__GIVEN REQUEST__. Every line of the material is to be repeated exactly as it stands.

__SUPPLIED INFORMATION__.
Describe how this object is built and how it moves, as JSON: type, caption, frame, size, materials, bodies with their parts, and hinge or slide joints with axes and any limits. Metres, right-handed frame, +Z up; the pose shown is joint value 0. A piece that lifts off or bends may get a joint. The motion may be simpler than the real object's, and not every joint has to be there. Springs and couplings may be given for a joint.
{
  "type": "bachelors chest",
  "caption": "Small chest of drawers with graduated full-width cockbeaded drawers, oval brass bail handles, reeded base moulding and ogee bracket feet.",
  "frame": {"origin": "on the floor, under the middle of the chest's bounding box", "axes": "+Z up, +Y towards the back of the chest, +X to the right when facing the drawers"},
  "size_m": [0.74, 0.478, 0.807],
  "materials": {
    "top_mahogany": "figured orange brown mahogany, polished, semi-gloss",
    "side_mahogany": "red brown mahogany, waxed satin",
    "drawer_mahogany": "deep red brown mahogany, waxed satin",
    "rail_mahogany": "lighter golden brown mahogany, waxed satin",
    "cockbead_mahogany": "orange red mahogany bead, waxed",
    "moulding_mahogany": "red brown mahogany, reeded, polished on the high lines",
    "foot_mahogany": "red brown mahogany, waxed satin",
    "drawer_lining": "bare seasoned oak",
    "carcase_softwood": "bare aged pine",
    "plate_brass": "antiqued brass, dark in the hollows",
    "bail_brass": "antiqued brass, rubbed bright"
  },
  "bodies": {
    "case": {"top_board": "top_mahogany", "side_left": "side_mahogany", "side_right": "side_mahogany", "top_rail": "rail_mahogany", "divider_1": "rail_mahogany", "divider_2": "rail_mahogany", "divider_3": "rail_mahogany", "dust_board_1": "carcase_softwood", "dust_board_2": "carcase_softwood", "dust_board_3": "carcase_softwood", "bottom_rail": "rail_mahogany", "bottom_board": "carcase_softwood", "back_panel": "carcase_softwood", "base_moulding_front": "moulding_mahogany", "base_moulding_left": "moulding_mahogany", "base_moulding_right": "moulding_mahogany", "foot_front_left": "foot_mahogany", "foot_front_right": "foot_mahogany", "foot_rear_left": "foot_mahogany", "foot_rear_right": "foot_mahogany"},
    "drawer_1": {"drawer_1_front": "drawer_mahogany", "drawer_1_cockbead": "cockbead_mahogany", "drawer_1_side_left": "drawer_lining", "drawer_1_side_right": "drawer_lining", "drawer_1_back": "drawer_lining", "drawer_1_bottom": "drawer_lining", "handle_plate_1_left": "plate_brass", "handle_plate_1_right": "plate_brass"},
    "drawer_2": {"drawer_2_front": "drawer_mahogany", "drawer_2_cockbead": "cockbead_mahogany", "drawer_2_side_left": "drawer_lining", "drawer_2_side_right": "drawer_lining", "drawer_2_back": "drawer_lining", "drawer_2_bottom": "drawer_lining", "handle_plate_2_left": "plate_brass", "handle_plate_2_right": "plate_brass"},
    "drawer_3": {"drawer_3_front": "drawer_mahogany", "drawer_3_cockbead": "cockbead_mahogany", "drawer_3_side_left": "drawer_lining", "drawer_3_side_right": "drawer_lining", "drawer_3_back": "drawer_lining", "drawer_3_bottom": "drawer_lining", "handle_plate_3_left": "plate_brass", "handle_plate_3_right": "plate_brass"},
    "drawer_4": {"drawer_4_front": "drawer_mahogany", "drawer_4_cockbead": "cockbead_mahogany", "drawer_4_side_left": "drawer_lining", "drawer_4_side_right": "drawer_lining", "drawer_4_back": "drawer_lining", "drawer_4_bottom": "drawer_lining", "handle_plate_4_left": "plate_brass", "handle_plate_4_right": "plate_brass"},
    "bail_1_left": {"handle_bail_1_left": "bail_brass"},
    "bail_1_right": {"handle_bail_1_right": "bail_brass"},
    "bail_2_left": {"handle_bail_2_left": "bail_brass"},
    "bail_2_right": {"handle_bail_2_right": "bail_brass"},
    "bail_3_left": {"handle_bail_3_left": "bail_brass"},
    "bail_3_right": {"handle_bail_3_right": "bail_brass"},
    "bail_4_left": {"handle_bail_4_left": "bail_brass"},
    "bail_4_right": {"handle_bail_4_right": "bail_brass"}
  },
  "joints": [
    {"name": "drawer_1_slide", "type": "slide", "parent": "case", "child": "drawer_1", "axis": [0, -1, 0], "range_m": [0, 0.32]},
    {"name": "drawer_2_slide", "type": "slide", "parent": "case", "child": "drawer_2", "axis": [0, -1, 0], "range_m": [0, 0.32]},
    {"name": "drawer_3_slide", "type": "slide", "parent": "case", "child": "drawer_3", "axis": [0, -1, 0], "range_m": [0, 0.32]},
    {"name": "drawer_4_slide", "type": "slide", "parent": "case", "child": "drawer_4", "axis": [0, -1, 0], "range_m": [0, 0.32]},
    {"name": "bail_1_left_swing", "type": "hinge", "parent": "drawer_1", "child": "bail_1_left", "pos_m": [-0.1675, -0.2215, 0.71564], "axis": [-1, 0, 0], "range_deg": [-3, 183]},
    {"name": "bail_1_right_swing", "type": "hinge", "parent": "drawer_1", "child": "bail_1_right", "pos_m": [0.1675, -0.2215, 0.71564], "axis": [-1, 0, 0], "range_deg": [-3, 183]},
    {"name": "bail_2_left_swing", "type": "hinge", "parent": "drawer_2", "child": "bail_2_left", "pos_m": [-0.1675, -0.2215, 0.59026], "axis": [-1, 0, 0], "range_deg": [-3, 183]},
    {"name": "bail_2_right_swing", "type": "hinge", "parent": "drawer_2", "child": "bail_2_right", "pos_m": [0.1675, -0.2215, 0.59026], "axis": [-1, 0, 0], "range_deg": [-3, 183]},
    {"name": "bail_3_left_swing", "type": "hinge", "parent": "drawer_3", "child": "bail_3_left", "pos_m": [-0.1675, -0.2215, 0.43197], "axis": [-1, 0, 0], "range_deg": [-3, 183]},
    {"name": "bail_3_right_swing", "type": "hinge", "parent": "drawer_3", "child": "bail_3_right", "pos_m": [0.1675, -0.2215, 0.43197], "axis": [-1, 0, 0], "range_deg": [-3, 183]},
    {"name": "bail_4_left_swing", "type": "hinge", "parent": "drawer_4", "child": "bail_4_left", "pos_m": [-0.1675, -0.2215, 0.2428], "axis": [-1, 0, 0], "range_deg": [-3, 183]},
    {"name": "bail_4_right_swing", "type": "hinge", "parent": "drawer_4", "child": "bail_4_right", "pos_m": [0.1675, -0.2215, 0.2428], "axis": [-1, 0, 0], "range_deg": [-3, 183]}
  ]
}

__OUTPUT OF THE TASK__.
Describe how this object is built and how it moves, as JSON: type, caption, frame, size, materials, bodies with their parts, and hinge or slide joints with axes and any limits. Metres, right-handed frame, +Z up; the pose shown is joint value 0. A piece that lifts off or bends may get a joint. The motion may be simpler than the real object's, and not every joint has to be there. Springs and couplings may be given for a joint.
{
  "type": "bachelors chest",
  "caption": "Small chest of drawers with graduated full-width cockbeaded drawers, oval brass bail handles, reeded base moulding and ogee bracket feet.",
  "frame": {"origin": "on the floor, under the middle of the chest's bounding box", "axes": "+Z up, +Y towards the back of the chest, +X to the right when facing the drawers"},
  "size_m": [0.74, 0.478, 0.807],
  "materials": {
    "top_mahogany": "figured orange brown mahogany, polished, semi-gloss",
    "side_mahogany": "red brown mahogany, waxed satin",
    "drawer_mahogany": "deep red brown mahogany, waxed satin",
    "rail_mahogany": "lighter golden brown mahogany, waxed satin",
    "cockbead_mahogany": "orange red mahogany bead, waxed",
    "moulding_mahogany": "red brown mahogany, reeded, polished on the high lines",
    "foot_mahogany": "red brown mahogany, waxed satin",
    "drawer_lining": "bare seasoned oak",
    "carcase_softwood": "bare aged pine",
    "plate_brass": "antiqued brass, dark in the hollows",
    "bail_brass": "antiqued brass, rubbed bright"
  },
  "bodies": {
    "case": {"top_board": "top_mahogany", "side_left": "side_mahogany", "side_right": "side_mahogany", "top_rail": "rail_mahogany", "divider_1": "rail_mahogany", "divider_2": "rail_mahogany", "divider_3": "rail_mahogany", "dust_board_1": "carcase_softwood", "dust_board_2": "carcase_softwood", "dust_board_3": "carcase_softwood", "bottom_rail": "rail_mahogany", "bottom_board": "carcase_softwood", "back_panel": "carcase_softwood", "base_moulding_front": "moulding_mahogany", "base_moulding_left": "moulding_mahogany", "base_moulding_right": "moulding_mahogany", "foot_front_left": "foot_mahogany", "foot_front_right": "foot_mahogany", "foot_rear_left": "foot_mahogany", "foot_rear_right": "foot_mahogany"},
    "drawer_1": {"drawer_1_front": "drawer_mahogany", "drawer_1_cockbead": "cockbead_mahogany", "drawer_1_side_left": "drawer_lining", "drawer_1_side_right": "drawer_lining", "drawer_1_back": "drawer_lining", "drawer_1_bottom": "drawer_lining", "handle_plate_1_left": "plate_brass", "handle_plate_1_right": "plate_brass"},
    "drawer_2": {"drawer_2_front": "drawer_mahogany", "drawer_2_cockbead": "cockbead_mahogany", "drawer_2_side_left": "drawer_lining", "drawer_2_side_right": "drawer_lining", "drawer_2_back": "drawer_lining", "drawer_2_bottom": "drawer_lining", "handle_plate_2_left": "plate_brass", "handle_plate_2_right": "plate_brass"},
    "drawer_3": {"drawer_3_front": "drawer_mahogany", "drawer_3_cockbead": "cockbead_mahogany", "drawer_3_side_left": "drawer_lining", "drawer_3_side_right": "drawer_lining", "drawer_3_back": "drawer_lining", "drawer_3_bottom": "drawer_lining", "handle_plate_3_left": "plate_brass", "handle_plate_3_right": "plate_brass"},
    "drawer_4": {"drawer_4_front": "drawer_mahogany", "drawer_4_cockbead": "cockbead_mahogany", "drawer_4_side_left": "drawer_lining", "drawer_4_side_right": "drawer_lining", "drawer_4_back": "drawer_lining", "drawer_4_bottom": "drawer_lining", "handle_plate_4_left": "plate_brass", "handle_plate_4_right": "plate_brass"},
    "bail_1_left": {"handle_bail_1_left": "bail_brass"},
    "bail_1_right": {"handle_bail_1_right": "bail_brass"},
    "bail_2_left": {"handle_bail_2_left": "bail_brass"},
    "bail_2_right": {"handle_bail_2_right": "bail_brass"},
    "bail_3_left": {"handle_bail_3_left": "bail_brass"},
    "bail_3_right": {"handle_bail_3_right": "bail_brass"},
    "bail_4_left": {"handle_bail_4_left": "bail_brass"},
    "bail_4_right": {"handle_bail_4_right": "bail_brass"}
  },
  "joints": [
    {"name": "drawer_1_slide", "type": "slide", "parent": "case", "child": "drawer_1", "axis": [0, -1, 0], "range_m": [0, 0.32]},
    {"name": "drawer_2_slide", "type": "slide", "parent": "case", "child": "drawer_2", "axis": [0, -1, 0], "range_m": [0, 0.32]},
    {"name": "drawer_3_slide", "type": "slide", "parent": "case", "child": "drawer_3", "axis": [0, -1, 0], "range_m": [0, 0.32]},
    {"name": "drawer_4_slide", "type": "slide", "parent": "case", "child": "drawer_4", "axis": [0, -1, 0], "range_m": [0, 0.32]},
    {"name": "bail_1_left_swing", "type": "hinge", "parent": "drawer_1", "child": "bail_1_left", "pos_m": [-0.1675, -0.2215, 0.71564], "axis": [-1, 0, 0], "range_deg": [-3, 183]},
    {"name": "bail_1_right_swing", "type": "hinge", "parent": "drawer_1", "child": "bail_1_right", "pos_m": [0.1675, -0.2215, 0.71564], "axis": [-1, 0, 0], "range_deg": [-3, 183]},
    {"name": "bail_2_left_swing", "type": "hinge", "parent": "drawer_2", "child": "bail_2_left", "pos_m": [-0.1675, -0.2215, 0.59026], "axis": [-1, 0, 0], "range_deg": [-3, 183]},
    {"name": "bail_2_right_swing", "type": "hinge", "parent": "drawer_2", "child": "bail_2_right", "pos_m": [0.1675, -0.2215, 0.59026], "axis": [-1, 0, 0], "range_deg": [-3, 183]},
    {"name": "bail_3_left_swing", "type": "hinge", "parent": "drawer_3", "child": "bail_3_left", "pos_m": [-0.1675, -0.2215, 0.43197], "axis": [-1, 0, 0], "range_deg": [-3, 183]},
    {"name": "bail_3_right_swing", "type": "hinge", "parent": "drawer_3", "child": "bail_3_right", "pos_m": [0.1675, -0.2215, 0.43197], "axis": [-1, 0, 0], "range_deg": [-3, 183]},
    {"name": "bail_4_left_swing", "type": "hinge", "parent": "drawer_4", "child": "bail_4_left", "pos_m": [-0.1675, -0.2215, 0.2428], "axis": [-1, 0, 0], "range_deg": [-3, 183]},
    {"name": "bail_4_right_swing", "type": "hinge", "parent": "drawer_4", "child": "bail_4_right", "pos_m": [0.1675, -0.2215, 0.2428], "axis": [-1, 0, 0], "range_deg": [-3, 183]}
  ]
}